His voice so sweet, the detective might have been asking her out for coffee. Which reminded me to look for signs of Lorna’s family life. She had so many rings on her fingers—I counted three on each hand, including an enormous silver/turquoise number that must have made it impossible for her to bend that knuckle—I couldn’t
tell if a wedding ring was among them. I saw only one photo that didn’t include horses—Lorna with two men I recognized as local politicians.
Lorna hadn’t misinterpreted Matt’s question as anything but what it was—a request for an alibi. Her face lost its color; she put her hands on her desk and rolled back in her chair, as if to push herself away from the topic. She bit her lower lip and closed her eyes; I thought she might cry. Then, in the next minute, her eyes widened. I imagined her mind churning, angry that Matt had not been open with her from the beginning. Her nostrils flared, as I imagined her Appaloosa’s might. She stood and folded her arms across her chest.
“I rode my horse until ten or ten-thirty, then went home to bed.” She cleared her throat, ready to deliver an unpleasant message to an underling. “And now I’m going to ask you to leave.”
Matt nodded and closed his notebook, giving no sign he’d noticed her new hostility. “Of course,” he said.

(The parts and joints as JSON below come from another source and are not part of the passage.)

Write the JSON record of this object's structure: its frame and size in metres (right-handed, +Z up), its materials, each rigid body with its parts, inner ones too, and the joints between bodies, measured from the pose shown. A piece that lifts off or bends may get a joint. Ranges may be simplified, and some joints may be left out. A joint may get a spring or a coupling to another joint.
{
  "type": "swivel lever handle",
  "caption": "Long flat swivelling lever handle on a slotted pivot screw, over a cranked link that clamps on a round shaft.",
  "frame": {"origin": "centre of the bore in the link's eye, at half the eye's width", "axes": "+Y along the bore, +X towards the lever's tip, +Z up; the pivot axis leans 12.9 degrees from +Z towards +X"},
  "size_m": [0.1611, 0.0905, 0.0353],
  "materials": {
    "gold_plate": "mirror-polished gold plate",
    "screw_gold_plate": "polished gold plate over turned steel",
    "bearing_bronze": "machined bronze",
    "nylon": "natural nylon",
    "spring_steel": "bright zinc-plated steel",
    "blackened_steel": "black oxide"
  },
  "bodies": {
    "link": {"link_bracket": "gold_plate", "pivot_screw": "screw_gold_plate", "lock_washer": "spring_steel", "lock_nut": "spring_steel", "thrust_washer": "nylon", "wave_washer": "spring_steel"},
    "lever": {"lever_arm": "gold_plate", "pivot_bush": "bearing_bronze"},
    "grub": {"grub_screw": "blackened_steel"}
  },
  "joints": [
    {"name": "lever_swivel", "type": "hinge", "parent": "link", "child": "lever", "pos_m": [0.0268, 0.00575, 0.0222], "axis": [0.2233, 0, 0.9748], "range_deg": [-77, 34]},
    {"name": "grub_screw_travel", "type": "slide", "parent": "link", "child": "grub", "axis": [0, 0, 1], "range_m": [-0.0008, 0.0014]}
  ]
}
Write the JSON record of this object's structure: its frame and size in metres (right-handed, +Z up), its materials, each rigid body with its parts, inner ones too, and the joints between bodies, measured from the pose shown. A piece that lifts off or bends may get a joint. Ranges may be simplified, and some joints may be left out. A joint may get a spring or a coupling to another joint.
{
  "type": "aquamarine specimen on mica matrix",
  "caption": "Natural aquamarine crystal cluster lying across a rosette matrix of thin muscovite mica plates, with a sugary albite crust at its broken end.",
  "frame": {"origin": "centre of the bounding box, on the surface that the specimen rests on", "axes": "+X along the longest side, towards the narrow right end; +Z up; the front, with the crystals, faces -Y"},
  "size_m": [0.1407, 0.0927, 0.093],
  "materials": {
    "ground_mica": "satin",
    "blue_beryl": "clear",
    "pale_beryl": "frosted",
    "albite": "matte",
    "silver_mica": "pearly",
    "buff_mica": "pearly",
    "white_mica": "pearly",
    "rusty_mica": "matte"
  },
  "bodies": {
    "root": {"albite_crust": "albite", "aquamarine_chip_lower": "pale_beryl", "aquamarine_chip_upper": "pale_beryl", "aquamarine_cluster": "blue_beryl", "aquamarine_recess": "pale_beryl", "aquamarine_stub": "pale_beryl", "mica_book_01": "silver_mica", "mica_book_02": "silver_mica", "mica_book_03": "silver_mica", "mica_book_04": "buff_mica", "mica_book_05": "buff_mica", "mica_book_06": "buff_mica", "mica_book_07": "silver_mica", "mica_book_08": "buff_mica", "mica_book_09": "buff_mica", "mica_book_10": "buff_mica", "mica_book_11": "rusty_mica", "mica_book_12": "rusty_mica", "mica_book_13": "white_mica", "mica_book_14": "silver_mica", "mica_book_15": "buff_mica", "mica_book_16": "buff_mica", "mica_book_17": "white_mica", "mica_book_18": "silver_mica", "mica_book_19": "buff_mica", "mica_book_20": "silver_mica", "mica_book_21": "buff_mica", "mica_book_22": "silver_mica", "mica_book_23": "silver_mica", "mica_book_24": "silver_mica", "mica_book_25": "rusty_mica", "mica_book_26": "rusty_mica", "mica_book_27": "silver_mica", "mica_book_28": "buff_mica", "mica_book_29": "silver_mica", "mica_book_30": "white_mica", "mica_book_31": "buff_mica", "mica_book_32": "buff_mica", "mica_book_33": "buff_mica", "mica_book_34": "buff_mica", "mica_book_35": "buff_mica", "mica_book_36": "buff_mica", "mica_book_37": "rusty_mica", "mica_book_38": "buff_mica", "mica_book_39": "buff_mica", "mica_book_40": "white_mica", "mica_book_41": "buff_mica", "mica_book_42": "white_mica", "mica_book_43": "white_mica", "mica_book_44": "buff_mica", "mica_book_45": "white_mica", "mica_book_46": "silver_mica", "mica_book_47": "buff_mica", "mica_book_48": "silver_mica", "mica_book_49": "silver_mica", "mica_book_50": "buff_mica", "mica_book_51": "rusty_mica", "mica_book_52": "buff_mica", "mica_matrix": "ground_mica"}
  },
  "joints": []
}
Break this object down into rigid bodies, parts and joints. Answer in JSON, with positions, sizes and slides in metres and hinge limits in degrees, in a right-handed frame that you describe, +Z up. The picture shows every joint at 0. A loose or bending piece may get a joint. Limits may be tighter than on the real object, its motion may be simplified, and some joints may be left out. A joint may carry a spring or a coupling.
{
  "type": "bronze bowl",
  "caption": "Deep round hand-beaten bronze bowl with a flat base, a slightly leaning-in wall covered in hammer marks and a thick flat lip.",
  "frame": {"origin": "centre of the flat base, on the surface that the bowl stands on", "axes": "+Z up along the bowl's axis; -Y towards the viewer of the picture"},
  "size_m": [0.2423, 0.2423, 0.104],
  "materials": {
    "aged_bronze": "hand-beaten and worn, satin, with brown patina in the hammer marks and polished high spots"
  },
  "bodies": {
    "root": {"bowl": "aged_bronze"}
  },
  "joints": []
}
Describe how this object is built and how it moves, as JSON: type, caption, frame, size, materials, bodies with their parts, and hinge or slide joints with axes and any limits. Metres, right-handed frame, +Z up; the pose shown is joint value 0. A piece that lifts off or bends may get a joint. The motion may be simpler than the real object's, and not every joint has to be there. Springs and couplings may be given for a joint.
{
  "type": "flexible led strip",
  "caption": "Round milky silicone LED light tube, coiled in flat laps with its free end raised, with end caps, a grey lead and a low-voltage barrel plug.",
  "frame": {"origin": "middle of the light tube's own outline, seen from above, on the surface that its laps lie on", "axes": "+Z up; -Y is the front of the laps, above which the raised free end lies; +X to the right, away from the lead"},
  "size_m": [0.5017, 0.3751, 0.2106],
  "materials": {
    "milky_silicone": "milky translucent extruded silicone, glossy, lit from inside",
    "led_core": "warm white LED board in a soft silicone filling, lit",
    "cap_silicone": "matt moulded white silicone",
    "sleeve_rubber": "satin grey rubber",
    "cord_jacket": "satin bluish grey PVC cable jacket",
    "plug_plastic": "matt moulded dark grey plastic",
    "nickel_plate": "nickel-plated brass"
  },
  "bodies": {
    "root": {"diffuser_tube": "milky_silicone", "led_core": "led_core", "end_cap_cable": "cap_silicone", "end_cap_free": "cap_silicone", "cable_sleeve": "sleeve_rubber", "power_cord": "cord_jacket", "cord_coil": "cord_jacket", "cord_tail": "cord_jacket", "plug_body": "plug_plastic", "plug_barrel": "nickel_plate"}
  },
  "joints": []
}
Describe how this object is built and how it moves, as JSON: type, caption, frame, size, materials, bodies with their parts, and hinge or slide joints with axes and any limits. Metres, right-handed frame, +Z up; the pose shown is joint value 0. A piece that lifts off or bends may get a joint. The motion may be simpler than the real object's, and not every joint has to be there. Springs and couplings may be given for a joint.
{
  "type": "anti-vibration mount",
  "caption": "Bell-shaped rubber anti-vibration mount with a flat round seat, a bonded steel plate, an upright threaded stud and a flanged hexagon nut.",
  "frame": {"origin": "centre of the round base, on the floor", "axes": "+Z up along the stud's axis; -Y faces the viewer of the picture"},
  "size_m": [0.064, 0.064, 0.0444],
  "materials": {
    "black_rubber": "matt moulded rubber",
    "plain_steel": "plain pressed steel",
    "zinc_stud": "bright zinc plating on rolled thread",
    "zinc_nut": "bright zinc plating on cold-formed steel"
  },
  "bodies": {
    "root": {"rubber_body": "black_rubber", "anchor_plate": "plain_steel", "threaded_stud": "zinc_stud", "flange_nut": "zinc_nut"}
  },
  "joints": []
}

The interview was over, and I hadn’t done a thing to earn my consultant status. I had to get a word in. “If you have another moment—before we leave, I’d just like to get a sense of what you do here as project director. Does that mean you have responsibility for funding, or do you also set the research agenda?”
Lorna glared at me, picked up a brochure from a pile on her side table, and handed it to me. “Everything you need to know is in here. Now, I have an important meeting.”
Unlike this one
, was the implication. She swept her arm toward the door. “So if you will kindly leave?”
We did.
For now,
I thought.
 
“What did you think?” Matt asked, starting our traditional post-interview debriefing. We were in his Camry, headed for lunch at Russo’s on Broadway. In my mind, I’d already ordered the specialty of the house, eggplant parmigiana.
“She seemed too tall for horse-riding,” I said, only half teasing. I realized I was probably influenced by photos I’d seen of jockeys, who seemed not much bigger than Rose.
Matt laughed. “What do we know from this interview? Friendly with the mayor and Councilman Vega, for one.”